Separate from this working group, the Advisory Committee on Private Commercial Disputes Involving Agricultural Goods met several times during the initial years following NAFTA’s implementation. Based on a recommendation by this committee to the member governments, produce companies from the three NAFTA countries formed a private, non-profit organization called the Fruit and Vegetable Dispute Resolution Corporation (DRC) in 1999, with the objective of facilitating the efficient resolution of commercial disputes. A main innovation of the DRC is a multi-step dispute resolution system that begins with preventative activities and cooperative problem-solving and then proceeds gradually to more binding measures. The DRC also maintains a public list of companies for which membership was suspended or terminated for not abiding by the organization’s rules and standards. Although the DRC has been most active in issues concerning the US and Canada, further development of an independent, third-party inspection system in key destination markets in Mexico might enable the DRC to play a broader role concerning US produce exports to Mexico.
Workaday Cooperation
The term “workaday cooperation” is meant to describe the day-to-day activities of the NAFTA governments as they address trade-related regulatory issues. Although the word “workaday” can be interpreted as meaning mundane, workaday cooperation is not intended to be a negative term. Instead, it is meant to describe efforts towards regulatory coordination that are part and parcel of the everyday activities of the NAFTA governments and their employees. In addition, workaday cooperation should not be interpreted as meaning casual or relaxed. Efforts toward regulatory coordination can be quite intense, featuring highly complex and technical policy issues and challenging interpersonal work relationships within and among national governments.
Workaday cooperation usually involves the coordinated activities of employees within government regulatory agencies (fig. 2). Examples include the evaluation and negotiation of proposals concerningtrade-related sanitary and phytosanitary measures, the response of agricultural trade officials to new trade regulations, and the pursuit of binational projects of mutual capacity building. The most significant participants in workaday cooperation are usually the rank-and-file staff and mid-level managers of the government ministries of agriculture, trade and the environment. High-level leadership is involved in workday cooperation only to the extent that such participation is normally part of the day-to-day activities.
This figure is similar to Figure 1, except that the interactions between the staff of the national governments are taking place on a bilateral rather than a trilateral level.
Workaday cooperation thrives upon the application of recent advances in telecommunications, including electronic mail, the Internet, and cellular phones. Staff members who are involved in workday cooperation have relatively easy access to their counterparts in other national governments and have collegial working relationships. Moreover, such interactions between the staff members of different national governments are viewed as part of their normal day-to-day work activities and normally do not require extensive notice and involvement of high-level national leaders.

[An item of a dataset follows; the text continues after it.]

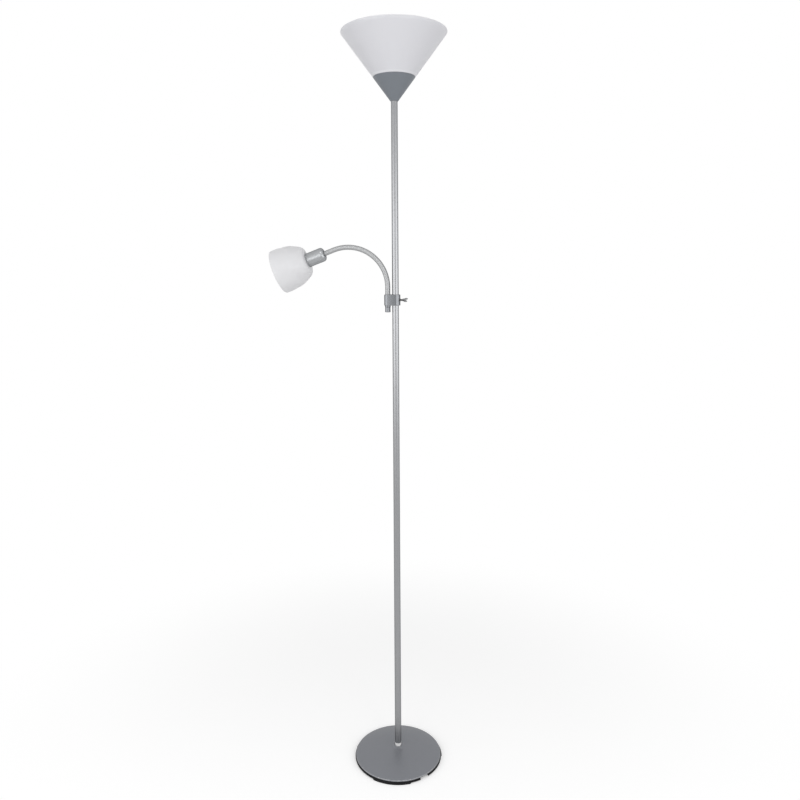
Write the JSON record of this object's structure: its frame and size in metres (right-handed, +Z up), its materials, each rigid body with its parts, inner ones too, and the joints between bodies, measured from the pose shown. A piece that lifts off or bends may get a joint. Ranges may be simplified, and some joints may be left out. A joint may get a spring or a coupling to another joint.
{
  "type": "torchiere floor lamp with reading light",
  "caption": "Tall floor lamp: round weighted base, slim silver pole, frosted cone uplighter, and a reading light with a frosted bell on a gooseneck clamped to the pole.",
  "frame": {"origin": "on the pole's axis, at the floor under the base", "axes": "+Z up along the pole; the reading light's arm reaches out along -X and bends in the XZ plane; -Y faces the viewer of the picture, about 10 degrees round from it"},
  "size_m": [0.4383, 0.2548, 1.8],
  "materials": {
    "cover_grey": "satin metallic lacquer",
    "black_plastic": "matt black moulding",
    "cast_iron": "sand cast, dipped black",
    "black_board": "black fibre board",
    "zinc_steel": "zinc plated",
    "bright_collar": "bright plated",
    "connector_plastic": "natural nylon",
    "lead_sheath": "black flexible sheath",
    "pole_silver": "silver lacquer",
    "cap_grey": "satin metallic grey",
    "lampholder_plastic": "white thermoset",
    "frosted_plastic": "frosted translucent white",
    "bulb_metal": "nickel plated brass",
    "bulb_glass": "opal glass",
    "liner_nylon": "natural nylon",
    "bracket_grey": "satin metallic grey",
    "insert_brass": "machined",
    "screw_zinc": "dull zinc casting",
    "gooseneck_steel": "satin plated, wound ridges",
    "housing_silver": "silver lacquer",
    "frosted_bell": "frosted translucent white"
  },
  "bodies": {
    "stand": {"base_cover": "cover_grey", "base_ring": "black_plastic", "base_weight": "cast_iron", "bottom_plate": "black_board", "base_washer": "zinc_steel", "base_lock_washer": "zinc_steel", "base_nut": "zinc_steel", "foot_nipple": "zinc_steel", "foot_collar": "bright_collar", "connector_block": "connector_plastic", "inner_lead": "lead_sheath", "pole_lower": "pole_silver", "pole_middle": "pole_silver", "pole_upper": "pole_silver", "pole_inserts": "zinc_steel", "pole_nipples": "zinc_steel", "top_nipple": "zinc_steel", "torchiere_cap": "cap_grey", "cap_nut": "zinc_steel", "torchiere_lampholder": "lampholder_plastic", "torchiere_shade": "frosted_plastic", "torchiere_shade_ring": "lampholder_plastic", "torchiere_bulb_cap": "bulb_metal", "torchiere_bulb": "bulb_glass"},
    "arm_liner": {"bracket_liner": "liner_nylon"},
    "arm_bracket": {"bracket": "bracket_grey", "clamp_insert": "insert_brass", "gooseneck_end_lower": "zinc_steel", "gooseneck_nut": "bracket_grey", "gooseneck_0": "gooseneck_steel"},
    "clamp_pad": {"clamp_pad": "liner_nylon"},
    "clamp_screw": {"wing_screw": "screw_zinc"},
    "neck_1": {"gooseneck_1": "gooseneck_steel"},
    "neck_2": {"gooseneck_2": "gooseneck_steel"},
    "neck_3": {"gooseneck_3": "gooseneck_steel"},
    "neck_4": {"gooseneck_4": "gooseneck_steel"},
    "neck_5": {"gooseneck_5": "gooseneck_steel"},
    "neck_6": {"gooseneck_6": "gooseneck_steel"},
    "neck_7": {"gooseneck_7": "gooseneck_steel"},
    "reading_head": {"gooseneck_8": "gooseneck_steel", "gooseneck_end_upper": "zinc_steel", "head_nut": "zinc_steel", "reading_housing": "housing_silver", "reading_lampholder": "lampholder_plastic", "reading_shade": "frosted_bell", "reading_shade_ring": "lampholder_plastic", "reading_bulb_cap": "bulb_metal", "reading_bulb": "bulb_glass"}
  },
  "joints": [
    {"name": "bracket_slide", "type": "slide", "parent": "stand", "child": "arm_liner", "axis": [0, 0, 1], "range_m": [-0.4, 0.08]},
    {"name": "bracket_swivel", "type": "hinge", "parent": "arm_liner", "child": "arm_bracket", "pos_m": [0, 0, 1.16175], "axis": [0, 0, 1], "range_deg": [-170, 170]},
    {"name": "clamp_pad_slide", "type": "slide", "parent": "arm_bracket", "child": "clamp_pad", "axis": [1, 0, 0], "range_m": [0, 0.0008]},
    {"name": "wing_screw_turn", "type": "hinge", "parent": "clamp_pad", "child": "clamp_screw", "pos_m": [0.02, 0, 1.16175], "axis": [1, 0, 0], "range_deg": [0, 360]},
    {"name": "lower_bend", "type": "hinge", "parent": "arm_bracket", "child": "neck_1", "pos_m": [-0.019, 0, 1.20492], "axis": [0, -1, 0], "range_deg": [-12, 9]},
    {"name": "lower_bend_2", "type": "hinge", "parent": "neck_1", "child": "neck_2", "pos_m": [-0.02472, 0, 1.22808], "axis": [0, -1, 0], "range_deg": [-12, 9]},
    {"name": "lower_bend_3", "type": "hinge", "parent": "neck_2", "child": "neck_3", "pos_m": [-0.03582, 0, 1.24918], "axis": [0, -1, 0], "range_deg": [-12, 9]},
    {"name": "lower_bend_4", "type": "hinge", "parent": "neck_3", "child": "neck_4", "pos_m": [-0.05167, 0, 1.26701], "axis": [0, -1, 0], "range_deg": [-12, 9]},
    {"name": "upper_bend", "type": "hinge", "parent": "neck_4", "child": "neck_5", "pos_m": [-0.07132, 0, 1.28052], "axis": [0, -1, 0], "range_deg": [-12, 9]},
    {"name": "upper_bend_2", "type": "hinge", "parent": "neck_5", "child": "neck_6", "pos_m": [-0.09364, 0, 1.28892], "axis": [0, -1, 0], "range_deg": [-12, 9]},
    {"name": "upper_bend_3", "type": "hinge", "parent": "neck_6", "child": "neck_7", "pos_m": [-0.11732, 0, 1.29172], "axis": [0, -1, 0], "range_deg": [-12, 9]},
    {"name": "upper_bend_4", "type": "hinge", "parent": "neck_7", "child": "reading_head", "pos_m": [-0.14099, 0, 1.28876], "axis": [0, -1, 0], "range_deg": [-12, 9]}
  ],
  "couplings": [
    {"joint": "clamp_pad_slide", "follows": "wing_screw_turn", "m_per_rad": 0.00012732},
    {"joint": "lower_bend_2", "follows": "lower_bend", "ratio": 1},
    {"joint": "lower_bend_3", "follows": "lower_bend", "ratio": 1},
    {"joint": "lower_bend_4", "follows": "lower_bend", "ratio": 1},
    {"joint": "upper_bend_2", "follows": "upper_bend", "ratio": 1},
    {"joint": "upper_bend_3", "follows": "upper_bend", "ratio": 1},
    {"joint": "upper_bend_4", "follows": "upper_bend", "ratio": 1}
  ]
}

Although workaday cooperation sometimes takes place at the multilateral and regional levels, most activities of this sort occur at the bilateral level because they directly concern only two countries at a time. For a number of reasons, meetings involving all three NAFTA partners are not always well-suited for addressing bilateral regulatory issues. There is the very real possibility that the representatives of one country will conclude that they are squandering valuable time when discussions turn to issues that do not concern them. Alternatively, there is the possibility that one country might voice support for one side or the other in a bilateral issue involving the other two countries, leaving the country in the minority with the feeling that they are being isolated within a trilateral forum. When the bilateral issue involves the possibility of one country taking an action that would allow the other country to increase its exports to the first country, simple protocol might suggest that the representatives of the country seeking to increase its exports should travel to the other country to engage in discussions.

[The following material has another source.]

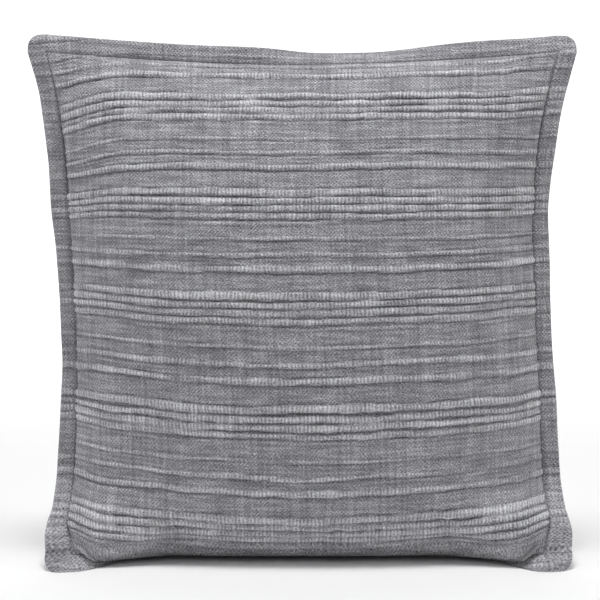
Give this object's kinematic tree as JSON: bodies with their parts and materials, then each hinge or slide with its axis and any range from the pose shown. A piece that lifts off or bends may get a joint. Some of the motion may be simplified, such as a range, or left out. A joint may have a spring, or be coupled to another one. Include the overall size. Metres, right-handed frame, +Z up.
{
  "type": "throw pillow",
  "caption": "Square throw pillow with a flat flange, a zipped slub-weave cover and a separate stuffed insert.",
  "frame": {"origin": "on the floor, below the middle of the pillow's box", "axes": "+Z up as the pillow stands on its lower edge, -Y out of the front face, +X to the right seen from the front"},
  "size_m": [0.452, 0.1444, 0.437],
  "materials": {
    "cover_cloth": "matte slub weave",
    "cover_thread": "matte thread",
    "zipper_tape": "woven tape",
    "zipper_nylon": "satin nylon",
    "zipper_metal": "satin nickel",
    "label": "satin",
    "ticking": "matte",
    "fibre_fill": "matte"
  },
  "bodies": {
    "cushion": {"front_panel": "cover_cloth", "back_panel_upper": "cover_cloth", "back_panel_lower": "cover_cloth", "flange_thread_front": "cover_thread", "flange_thread_back": "cover_thread", "zipper_stitch_upper": "cover_thread", "zipper_stitch_lower": "cover_thread", "zipper_tape_upper": "zipper_tape", "zipper_tape_lower": "zipper_tape", "zipper_coil_upper": "zipper_nylon", "zipper_coil_lower": "zipper_nylon", "zipper_top_stop_upper": "zipper_metal", "zipper_top_stop_lower": "zipper_metal", "zipper_bottom_stop": "zipper_metal", "care_label": "label", "insert_front_ticking": "ticking", "insert_back_ticking": "ticking", "insert_edge_thread": "ticking", "insert_closing_stitch": "ticking", "insert_fill": "fibre_fill"},
    "slider": {"zipper_slider": "zipper_metal"},
    "pull_tab": {"zipper_pull_tab": "zipper_metal"}
  },
  "joints": [
    {"name": "zipper_slide", "type": "slide", "parent": "cushion", "child": "slider", "axis": [1, 0, 0], "range_m": [0, 0.262]},
    {"name": "tab_swing", "type": "hinge", "parent": "slider", "child": "pull_tab", "pos_m": [-0.1312, 0.05226, 0.07459], "axis": [0, 0.2588, 0.9659], "range_deg": [0, 170]}
  ]
}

Participation in cooperative activities at the multilateral and regional levels is extremely important, however. As was suggested above, all three NAFTA countries have continued their participation in a variety of multilateral and regional organizations devoted to regulatory coordination that predate NAFTA. Each membergovernment is an active participant in the long-standing international organizations that have become the standard-setting bodies associated with the WTO’s SPS Committee: the Codex Alimentarius Commission, the World Organization for Animal Health, and the FAO’s Secretariat of the International Plant Protection Convention. At the Codex Alimentarius, for example, Mexico chairs the committee for fresh fruit and vegetable marketing standards.
Strategic Bilateralism
In response to pressures from stakeholders to deliver concrete results on a variety of trade-related regulatory issues, a second approach to regulatory coordination has emerged that can be called “strategic bilateralism.” Prominent examples of this approach include:
- two bilateral agreements concerning US-Canada agricultural trade—the US-Canada Record of Understanding (September 1994) and the US-Canada Memorandum of Understanding (December 1999); and
- three bilateral Consultative Committees on Agriculture (CCAs) created by the agricultural and trade ministries of the NAFTA countries (Canada-US, April 1999; Mexico-US, April 2002; and Canada-Mexico, February 2003).
There are also a few instances of “strategic trilateralism,” the most noticeable of which is perhaps the effort by the NAFTA governments to work together on issues related to bovine spongiform encephalopathy (BSE). But such instances are relatively uncommon, due again to the fact that the vast majority of the regulatory issues addressed by the NAFTA countries directly concern only two countries at a time.